Q: So they have been reading Rene Girard?
A: They didn’t need to. Rene Girard has been reading them, I think. Because they understand that it’s models – we desire according to the desire of another. In other words we are desperate for models because we don’t know who we are. Show me who I am to be. That’s the great thing.
Q: So you talked about how the violence can be overcome through the choosing of the scapegoat. How is that scapegoat chosen? What characteristics would make a good scapegoat?
A: Well, again, chosen is an odd word, because we are talking about something that works pre-cognitively. But yes, during a frenzy, the notion that people are rational enough to be choosing anything other than how to survive if they possibly can, is seen as bizarre. In fact, when people have been interviewed after having been in a frenzy, they actually said it was like an out of body experience – I didn’t actually know what I was doing. So we can become overtaken by the contagion of crowd frenzy much more easily than we would like to think. We would like to think of ourselves as rational people, but in fact crowd frenzy will override our supposedly rationality comparatively easily.
And the question is: “Where will the finger fall?”
Now, over time, we can see – and this is one of the things that Girard studies – that there are certain characteristics that are likely to be found in the scapegoat. They are likely to be people who are either too tall or too short. Too rich or too poor. To have some sort of physical deformity. To be half in and half out. All of those sorts of people are classic people who get it.

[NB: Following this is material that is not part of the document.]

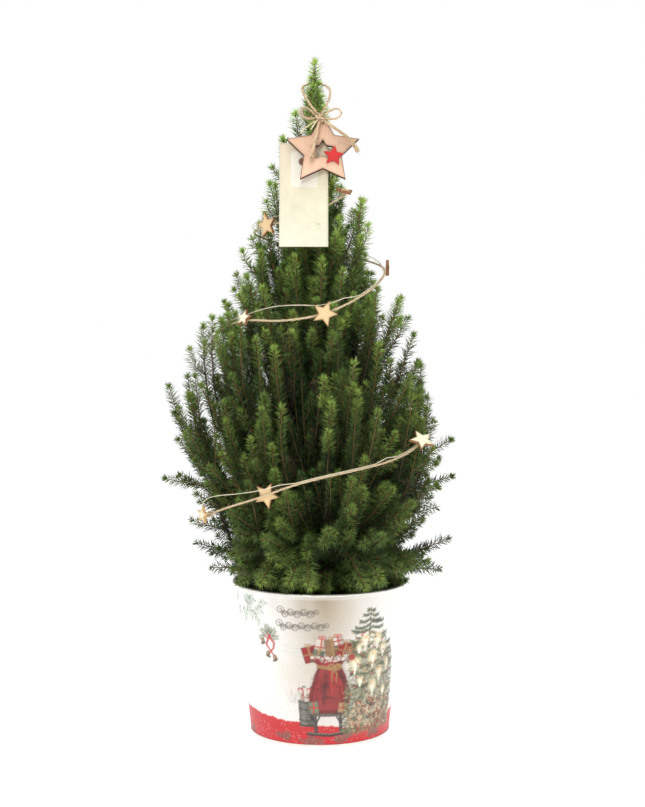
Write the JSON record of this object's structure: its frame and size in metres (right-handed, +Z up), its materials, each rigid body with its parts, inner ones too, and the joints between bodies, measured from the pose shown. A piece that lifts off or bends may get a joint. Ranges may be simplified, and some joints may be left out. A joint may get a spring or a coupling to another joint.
{
  "type": "potted tabletop tree",
  "caption": "Small conical evergreen tree in a liner pot inside a printed tapered tin, with a wooden star tag, a card and a jute garland of wooden stars.",
  "frame": {"origin": "on the resting plane, under the middle of the tin", "axes": "+Z up along the tin's axis, -Y towards the front, where the tag and the card hang, +X to the right"},
  "size_m": [0.28, 0.2526, 0.657],
  "materials": {
    "printed_tin": "satin lacquered print in ivory, red and green",
    "steel": "bright tinplate",
    "pot_plastic": "black recycled plastic",
    "soil": "crumbly dark peat",
    "bark": "rough orange-brown bark",
    "needles": "waxy green needles",
    "jute": "hairy twisted jute",
    "string": "thin pale string",
    "light_wood": "bare light wood with darker cut edges",
    "burnt_plywood": "sanded ply with dark laser-cut edges",
    "red_paint": "satin red paint on wood",
    "card_stock": "smooth pearly card",
    "label_paper": "matte white label"
  },
  "bodies": {
    "tin": {"tin_wall": "printed_tin", "rim_wire": "steel", "tin_base": "steel"},
    "planting": {"liner_pot": "pot_plastic", "root_ball": "soil", "trunk": "bark", "skirt_branch_front": "bark", "skirt_needles_front": "needles", "skirt_branch_right": "bark", "skirt_needles_right": "needles", "skirt_branch_back": "bark", "skirt_needles_back": "needles", "skirt_branch_left": "bark", "skirt_needles_left": "needles", "lower_branch_front": "bark", "lower_needles_front": "needles", "lower_branch_right": "bark", "lower_needles_right": "needles", "lower_branch_back": "bark", "lower_needles_back": "needles", "lower_branch_left": "bark", "lower_needles_left": "needles", "middle_branch_front": "bark", "middle_needles_front": "needles", "middle_branch_right": "bark", "middle_needles_right": "needles", "middle_branch_left": "bark", "middle_needles_left": "needles", "upper_branch_left": "bark", "upper_needles_left": "needles", "upper_branch_right": "bark", "upper_needles_right": "needles", "top_branch_left": "bark", "top_needles_left": "needles", "top_branch_right": "bark", "top_needles_right": "needles", "leader_needles": "needles", "garland_cord": "jute", "garland_thread": "string", "twine_hanging_loop": "jute", "twine_knot": "jute", "twine_bow": "jute", "twine_tails": "jute", "card_tie": "string"},
    "star_tag": {"star_tag": "burnt_plywood", "red_star": "red_paint"},
    "card": {"card": "card_stock", "card_label": "label_paper"},
    "garland_star_1": {"garland_star_1": "light_wood"},
    "garland_star_2": {"garland_star_2": "light_wood"},
    "garland_star_3": {"garland_star_3": "light_wood"},
    "garland_star_4": {"garland_star_4": "light_wood"},
    "garland_star_5": {"garland_star_5": "light_wood"},
    "garland_star_6": {"garland_star_6": "light_wood"},
    "garland_star_7": {"garland_star_7": "light_wood"},
    "garland_star_8": {"garland_star_8": "light_wood"},
    "garland_star_9": {"garland_star_9": "light_wood"},
    "garland_star_10": {"garland_star_10": "light_wood"},
    "garland_star_11": {"garland_star_11": "light_wood"}
  },
  "joints": [
    {"name": "planting_lift", "type": "slide", "parent": "tin", "child": "planting", "axis": [0, 0, 1], "range_m": [0, 0.16]},
    {"name": "star_tag_swing", "type": "hinge", "parent": "planting", "child": "star_tag", "pos_m": [0.00285, -0.03731, 0.59159], "axis": [0, -0.9588, 0.284], "range_deg": [-12, 12]},
    {"name": "card_swing", "type": "hinge", "parent": "planting", "child": "card", "pos_m": [-0.015, -0.03876, 0.56908], "axis": [0, -0.9588, 0.284], "range_deg": [-10, 10]},
    {"name": "star_1_twist", "type": "hinge", "parent": "planting", "child": "garland_star_1", "pos_m": [-0.10359, -0.07354, 0.224], "axis": [0.5952, -0.7432, 0.3054], "range_deg": [-20, 20]},
    {"name": "star_2_twist", "type": "hinge", "parent": "planting", "child": "garland_star_2", "pos_m": [-0.04953, -0.11643, 0.246], "axis": [0.8834, -0.2888, 0.3691], "range_deg": [-20, 20]},
    {"name": "star_3_twist", "type": "hinge", "parent": "planting", "child": "garland_star_3", "pos_m": [0.09363, -0.07925, 0.289], "axis": [0.2088, 0.9254, 0.3164], "range_deg": [-20, 20]},
    {"name": "star_4_twist", "type": "hinge", "parent": "planting", "child": "garland_star_4", "pos_m": [0.074, 0.08579, 0.333], "axis": [-0.7845, 0.592, 0.1845], "range_deg": [-20, 20]},
    {"name": "star_5_twist", "type": "hinge", "parent": "planting", "child": "garland_star_5", "pos_m": [-0.02857, 0.11613, 0.357], "axis": [-0.8999, -0.417, 0.1275], "range_deg": [-20, 20]},
    {"name": "star_6_twist", "type": "hinge", "parent": "planting", "child": "garland_star_6", "pos_m": [-0.06848, -0.07446, 0.406], "axis": [0.645, -0.7487, 0.1534], "range_deg": [-20, 20]},
    {"name": "star_7_twist", "type": "hinge", "parent": "planting", "child": "garland_star_7", "pos_m": [0.00417, -0.09677, 0.411], "axis": [0.9778, -0.0408, 0.2057], "range_deg": [-20, 20]},
    {"name": "star_8_twist", "type": "hinge", "parent": "planting", "child": "garland_star_8", "pos_m": [0.06329, -0.00121, 0.456], "axis": [-0.2192, 0.9543, 0.2032], "range_deg": [-20, 20]},
    {"name": "star_9_twist", "type": "hinge", "parent": "planting", "child": "garland_star_9", "pos_m": [0.01671, 0.0624, 0.474], "axis": [-0.9787, 0.1024, 0.1778], "range_deg": [-20, 20]},
    {"name": "star_10_twist", "type": "hinge", "parent": "planting", "child": "garland_star_10", "pos_m": [-0.04813, -0.03928, 0.4954], "axis": [0.7194, -0.6813, 0.1353], "range_deg": [-20, 20]},
    {"name": "star_11_twist", "type": "hinge", "parent": "planting", "child": "garland_star_11", "pos_m": [0.02254, -0.04395, 0.523], "axis": [0.7836, 0.3346, 0.5235], "range_deg": [-20, 20]}
  ]
}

One of the key features being that they be people who are sufficiently like us so when it (the scapegoat mechanism) has been done that it actually did produce peace amongst us. Sufficiently unlike us for it to be plausible that they are a malevolent outside force. So that’s part of what is going on there. Strangely enough and we have seen this time and time again, generally complete outsiders are very rarely scapegoats. The people who we find most difficult to get on with are people who are quite like us. One of the more modern descriptions refer to it as the narcissism of small differences. The classic one from biblical times would be Jews and Samaritans. Why were Samaritans so seemingly loathsome? Because they were so damn like … So those tended to be the classic.
Girard’s beautiful analysis of many ancient myths shows how people of this sort turn up. The classic one would be Oedipus – swollen foot. A classic half-insider, half-outsider. He seemed to come from outside but then turned out to be actually the son of the woman he had married. Had a swollen foot. Was far too important. Classic scapegoat.
Q: You said that it’s in a frenzy that the finger will fall on someone. Is it always frenzy? Does it never come as calculated? Do politicians never scapegoat a group as a way of uniting a group?
A: Oh yes. What I am describing to you is, if you like, the archaic function. No, and this is one of the differences that Christianity has made. Think of Christianity as having blown the whistle on this. Christianity effectively, says “Yes, this is the default mechanism. This is why gods and altars and temples and sacrifices: they are a more or less a decorative way of playing that game.” And what Jesus was doing by coming into our midst, allowing himself to be crucified, showing what was going on all along, he was saying: “Ok, game’s up. I’m actually revealing to you what you do. It will be hereafter impossible for you to carry on doing the same thing.”
Q: The mechanism has to be hidden?
A: Has to be hidden for it to work. You have to believe that the one you are casting out is actually responsible for the trouble you are in. Because that is the only way it will bring peace. It’s only if you have got the right bastard that you can say: “Yeah, we got the right bastard, now we can have an all-together victory celebration and we can tell it was the right one because we are altogether at peace.” Rather than the fact that they have come together in unanimity, killing someone has been what in fact established the peace. You attribute, magically the effect to the killed one as having brought about the peace.
But anyhow, the moment you have, what we have in the gospels, which is an account of a lynch death – a carefully controlled lynch death – being explained as you go through it by the person who is going to be lynched so that the mechanism becomes blindingly clear; and it has been shown that it is not the last word; well it completely undoes the whole system. It’s saying: “This is what you are doing.” It is, how do you say, complete vanity. The truth is shown in that this one (Jesus) is actually wanting to give to you, wanting you to start to learn, to be humans together in a completely different way.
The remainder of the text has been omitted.